Note that the government in the recent Finance Supplementary (Second Amendment) Bill 2019 had imposed a 10% federal excise duty (FED) on locally manufactured cars of 1700cc and above engine displacement with an aim to tax the rich.

Possible reasons behind this latest “U-turn”

There might be many reasons behind this latest decision, however, there are two main scenarios which come to my mind after analyzing the entire prevailing situation.

First is the poor sales statistics reported by the local automakers and second, hike in vehicles’ prices making the lives of potential buyers miserable.

According to a few quarterly reports published by the automakers, their profits are going down and they need assistance from the government.  The current government did give some relief to the automakers by allowing non-filers to purchase any kind of vehicle irrespective of its engine capacity. The order(s) of allowing non-filers is also a must-read, as the PTI government after coming to power allowed non-filers to buy cars, then restricted them, only to allow them again.

Read Also: https: Is 10% FED the Straw That Broke the Camel’s Back?

It is also reported in an online digital media portal that the government decided to withdraw 10% FED due to constant pressure from the local assemblers.

No one really knows why the local car makers increase the prices of their vehicles. They always quote rupee depreciation, which is also a fact, as the primary reason behind the price hike. There are many questions which come to mind, i.e., how much of the car is being produced locally and how much raw material is being imported which is effected by Dollar surge?

To give you an example, after imposition of FED, the price of Grande Altis 1.8 MT went from Rs.2,689,000 to Rs.2,957,900. Similarly, the price of Fortuner Diesel pre-FED was Rs.6, 829,000 which after FED imposition became Rs.7, 511,900. It is imperative to mention here that last year citing rupee devaluation the car manufacturers increased the prices multiple times. An industry expert while talking to a local media outlet said that it’s a problem that the rates of these cars are increasing every month and it should be stopped immediately.
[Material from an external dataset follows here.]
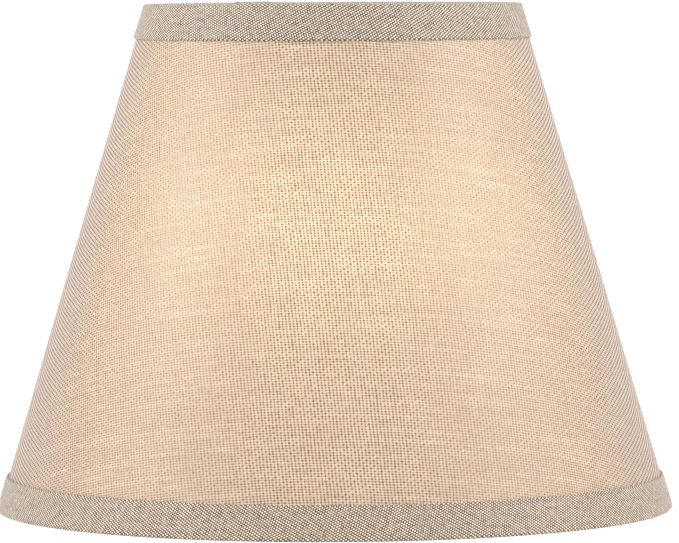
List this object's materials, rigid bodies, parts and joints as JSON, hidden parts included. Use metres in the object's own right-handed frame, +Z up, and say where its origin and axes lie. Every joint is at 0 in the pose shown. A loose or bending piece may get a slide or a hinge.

He further asserted that the upcoming Alto 660cc’s base version might be priced at over PKR 9 lac– which will hurt the purchasing power of potential buyers. Moreover, he added once the government formulates and implements a policy it should let it work for some time and then decided to suspend it; if it doesn’t work. But that is not the case here; one-day government imposes a policy and then the next day it changes it, which is not only hurting the local auto industry but also the country’s economy.

This year, vehicle prices have been jacked up twice by the local assemblers/manufacturers. Right after Toyota, at the start of March 2019, increased its rates, both Honda and Suzuki jacked up their prices by up to PKR 85,000 and PKR 100,000, respectively.

From November 2018; till now, the car makers have increased the rates exponentially.

Not to forget that there are rumors of the US Dollar further strengthening against the Pakistani Rupee in the coming months, you can further expect the auto manufacturers and assemblers to increase the price of their vehicles. In November 2018 the Dollar rate in the country was around PKR 132, on the contrary, in April 2019, its rate is PKR 142.

Irrespective of the government’s duties and the US Dollar strengthening against the Pakistani rupee, whenever there is a price hike, it is ultimately the auto buyers which face the brunt of it all. Interestingly, when the government withdraws duties, auto manufacturers and assemblers do not always revise their rates. Let’s see what they do this time now that the government has decided to withdraw 10& FED. Fingers crossed.